_The request_
Repeat the lines that follow, leaving nothing out.

_Dataset extract_
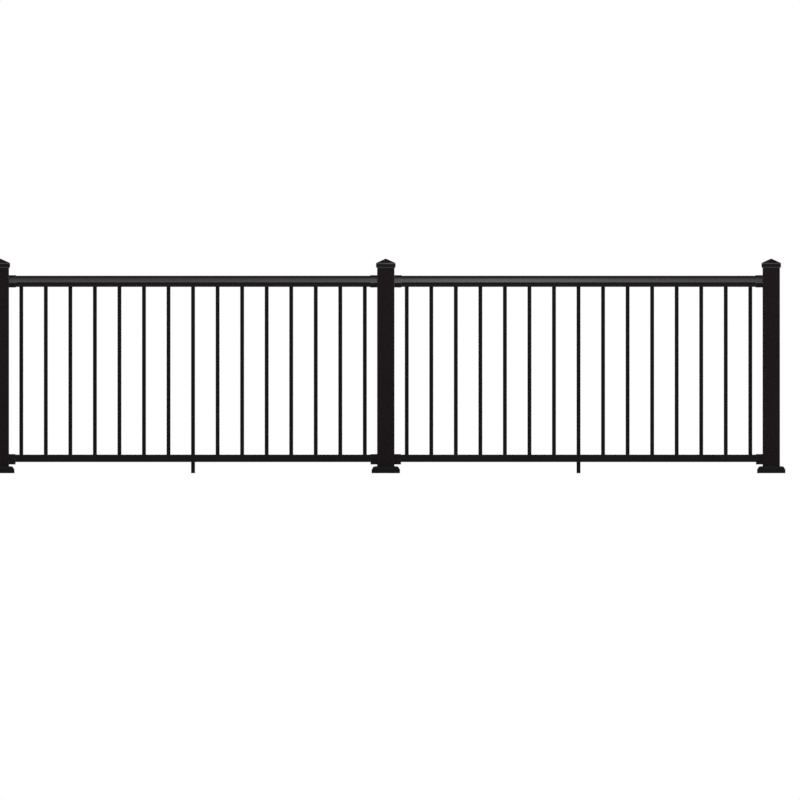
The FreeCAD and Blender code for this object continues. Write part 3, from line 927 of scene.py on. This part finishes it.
@dataclass
class Skirt(SquareShell):
    """Moulded shell round the foot of a post: an upright band, a ledge and a quarter-round."""

    edge: float = 0.0005
    crisp_angle: float = 28.0
    half: float = 0.066
    wall: float = 0.0025
    band_height: float = 0.0194
    step: float = 0.0033
    round_radius: float = 0.013
    band_corner: float = 0.005
    round_corner: float = 0.0027
    least_corner: float = 0.0015
    inner_corner: float = 0.001
    socket_half: float = 0.0409
    arc_steps: int = 10

    KIND = "skirt"
    TITLE = "moulded_skirt"
    FINISH = SKIRT_PLASTIC

    def rings(self) -> list[Ring]:
        """Rings of the skirt: band, ledge and quarter-round, and the same a wall further in.

        Returns:
            The rings.
        """
        height = self.place.size.z
        moulding = self.half - self.step
        top = moulding - self.round_radius
        quarter = arc((top, height - self.round_radius), self.round_radius, 0, 90, self.arc_steps)
        outside = [(self.half, 0.0, self.band_corner), (self.half, self.band_height, self.band_corner),
                   *((half, level, max(self.round_corner + half - moulding, self.least_corner))
                     for half, level in quarter)]
        inside = [(self.socket_half, height), (self.socket_half, height - self.wall),
                  (top, height - self.wall), (moulding - self.wall, self.band_height - self.wall),
                  (self.half - self.wall, self.band_height - self.wall), (self.half - self.wall, 0.0)]
        return outside + [(half, level, self.inner_corner) for half, level in inside]


# Rows made by rule


@dataclass(frozen=True)
class RuleSizes:
    """Sizes that a geometry tree takes, each by the input of its own name."""

    def inputs(self) -> dict[str, float]:
        """The sizes by the names of the inputs, such as Corner radius for corner_radius."""
        return {name.replace("_", " ").capitalize(): size for name, size in asdict(self).items()}


@dataclass(frozen=True)
class TubeSizes(RuleSizes):
    """Sizes of a row of square tubes."""

    width: float = 0.0183
    wall: float = 0.0012
    corner_radius: float = 0.0014
    length: float = 0.8
    count: int = 15
    pitch: float = 0.1143
    seed: int = 7


@dataclass(frozen=True)
class HeadSizes(RuleSizes):
    """Sizes of a fastener's head, how far it is tilted over, and how far it may be turned either way."""

    flange_radius: float = 0.004
    flange_height: float = 0.0008
    head_radius: float = 0.0035
    top_radius: float = 0.0022
    head_height: float = 0.002
    head_sides: int = 24
    socket_width: float = 0.0022
    socket_depth: float = 0.0012
    tilt: float = 0.0
    turn: float = 3.14
    seed: int = 5


@dataclass(frozen=True)
class WeldSizes(RuleSizes):
    """Sizes of a weld round a square tube."""

    tube_width: float = 0.081
    corner_radius: float = 0.003
    bead_radius: float = 0.0028
    spacing: float = 0.0032
    seed: int = 21


class RuleTree(ABC):
    """A geometry tree with named inputs, run on points that become a plain mesh."""

    NAME: ClassVar[str]
    SIZES: ClassVar[RuleSizes]

    def __init__(self) -> None:
        """Build the tree: its own shape, realized and given its material."""
        desk, self.given = open_group(
            self.NAME, "GeometryNodeTree",
            {"Geometry": "NodeSocketGeometry", **self.SIZES.inputs(), "Material": "NodeSocketMaterial"},
            {"Geometry": "NodeSocketGeometry"})
        desk.tree.is_modifier = True
        self.desk = desk
        real = desk.out("GeometryNodeRealizeInstances", {"Geometry": self.draw()})
        painted = desk.out("GeometryNodeSetMaterial", {"Geometry": real, "Material": self.given["Material"]})
        desk.add("NodeGroupOutput", {"Geometry": painted})

    @abstractmethod
    def draw(self) -> bpy.types.NodeSocket:
        """Put the shape on the points.

        Returns:
            The instances' socket.
        """

    def run(self, name: str, places: Sequence[Point], sizes: RuleSizes, material: bpy.types.Material,
            crisp_angle: float = CRISP_ANGLE) -> bpy.types.Object:
        """Run the tree on points and keep the result as a plain mesh.

        Args:
            name: Name of the piece.
            places: Points that the tree starts from.
            sizes: What its named inputs are set to.
            material: What the piece is made of.
            crisp_angle: Edges that turn by more degrees than this stay crisp.

        Returns:
            The new piece.
        """
        mesh = bpy.data.meshes.new(f"{name}_places")
        mesh.from_pydata(list(places), [], [])
        carrier = add_object(f"{name}_carrier", mesh)
        modifier = carrier.modifiers.new("rule", "NODES")
        modifier.node_group = self.desk.tree
        values = {**sizes.inputs(), "Material": material}
        for item in self.desk.tree.interface.items_tree:
            if item.in_out == "INPUT" and item.name in values:
                modifier[item.identifier] = values[item.name]
        evaluated = carrier.evaluated_get(bpy.context.evaluated_depsgraph_get())
        plain = bpy.data.meshes.new_from_object(evaluated)
        carrier.modifiers.clear()
        bpy.data.objects.remove(carrier)
        plain.name = name
        return finish_mesh(name, plain, crisp_angle)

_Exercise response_
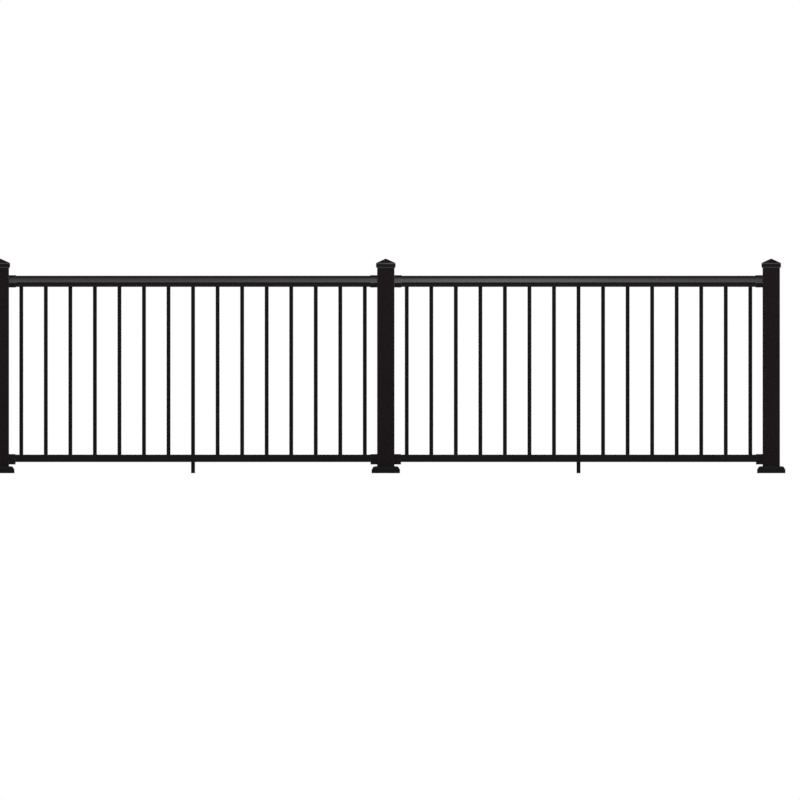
The FreeCAD and Blender code for this object continues. Write part 3, from line 927 of scene.py on. This part finishes it.
@dataclass
class Skirt(SquareShell):
    """Moulded shell round the foot of a post: an upright band, a ledge and a quarter-round."""

    edge: float = 0.0005
    crisp_angle: float = 28.0
    half: float = 0.066
    wall: float = 0.0025
    band_height: float = 0.0194
    step: float = 0.0033
    round_radius: float = 0.013
    band_corner: float = 0.005
    round_corner: float = 0.0027
    least_corner: float = 0.0015
    inner_corner: float = 0.001
    socket_half: float = 0.0409
    arc_steps: int = 10

    KIND = "skirt"
    TITLE = "moulded_skirt"
    FINISH = SKIRT_PLASTIC

    def rings(self) -> list[Ring]:
        """Rings of the skirt: band, ledge and quarter-round, and the same a wall further in.

        Returns:
            The rings.
        """
        height = self.place.size.z
        moulding = self.half - self.step
        top = moulding - self.round_radius
        quarter = arc((top, height - self.round_radius), self.round_radius, 0, 90, self.arc_steps)
        outside = [(self.half, 0.0, self.band_corner), (self.half, self.band_height, self.band_corner),
                   *((half, level, max(self.round_corner + half - moulding, self.least_corner))
                     for half, level in quarter)]
        inside = [(self.socket_half, height), (self.socket_half, height - self.wall),
                  (top, height - self.wall), (moulding - self.wall, self.band_height - self.wall),
                  (self.half - self.wall, self.band_height - self.wall), (self.half - self.wall, 0.0)]
        return outside + [(half, level, self.inner_corner) for half, level in inside]


# Rows made by rule


@dataclass(frozen=True)
class RuleSizes:
    """Sizes that a geometry tree takes, each by the input of its own name."""

    def inputs(self) -> dict[str, float]:
        """The sizes by the names of the inputs, such as Corner radius for corner_radius."""
        return {name.replace("_", " ").capitalize(): size for name, size in asdict(self).items()}


@dataclass(frozen=True)
class TubeSizes(RuleSizes):
    """Sizes of a row of square tubes."""

    width: float = 0.0183
    wall: float = 0.0012
    corner_radius: float = 0.0014
    length: float = 0.8
    count: int = 15
    pitch: float = 0.1143
    seed: int = 7


@dataclass(frozen=True)
class HeadSizes(RuleSizes):
    """Sizes of a fastener's head, how far it is tilted over, and how far it may be turned either way."""

    flange_radius: float = 0.004
    flange_height: float = 0.0008
    head_radius: float = 0.0035
    top_radius: float = 0.0022
    head_height: float = 0.002
    head_sides: int = 24
    socket_width: float = 0.0022
    socket_depth: float = 0.0012
    tilt: float = 0.0
    turn: float = 3.14
    seed: int = 5


@dataclass(frozen=True)
class WeldSizes(RuleSizes):
    """Sizes of a weld round a square tube."""

    tube_width: float = 0.081
    corner_radius: float = 0.003
    bead_radius: float = 0.0028
    spacing: float = 0.0032
    seed: int = 21


class RuleTree(ABC):
    """A geometry tree with named inputs, run on points that become a plain mesh."""

    NAME: ClassVar[str]
    SIZES: ClassVar[RuleSizes]

    def __init__(self) -> None:
        """Build the tree: its own shape, realized and given its material."""
        desk, self.given = open_group(
            self.NAME, "GeometryNodeTree",
            {"Geometry": "NodeSocketGeometry", **self.SIZES.inputs(), "Material": "NodeSocketMaterial"},
            {"Geometry": "NodeSocketGeometry"})
        desk.tree.is_modifier = True
        self.desk = desk
        real = desk.out("GeometryNodeRealizeInstances", {"Geometry": self.draw()})
        painted = desk.out("GeometryNodeSetMaterial", {"Geometry": real, "Material": self.given["Material"]})
        desk.add("NodeGroupOutput", {"Geometry": painted})

    @abstractmethod
    def draw(self) -> bpy.types.NodeSocket:
        """Put the shape on the points.

        Returns:
            The instances' socket.
        """

    def run(self, name: str, places: Sequence[Point], sizes: RuleSizes, material: bpy.types.Material,
            crisp_angle: float = CRISP_ANGLE) -> bpy.types.Object:
        """Run the tree on points and keep the result as a plain mesh.

        Args:
            name: Name of the piece.
            places: Points that the tree starts from.
            sizes: What its named inputs are set to.
            material: What the piece is made of.
            crisp_angle: Edges that turn by more degrees than this stay crisp.

        Returns:
            The new piece.
        """
        mesh = bpy.data.meshes.new(f"{name}_places")
        mesh.from_pydata(list(places), [], [])
        carrier = add_object(f"{name}_carrier", mesh)
        modifier = carrier.modifiers.new("rule", "NODES")
        modifier.node_group = self.desk.tree
        values = {**sizes.inputs(), "Material": material}
        for item in self.desk.tree.interface.items_tree:
            if item.in_out == "INPUT" and item.name in values:
                modifier[item.identifier] = values[item.name]
        evaluated = carrier.evaluated_get(bpy.context.evaluated_depsgraph_get())
        plain = bpy.data.meshes.new_from_object(evaluated)
        carrier.modifiers.clear()
        bpy.data.objects.remove(carrier)
        plain.name = name
        return finish_mesh(name, plain, crisp_angle)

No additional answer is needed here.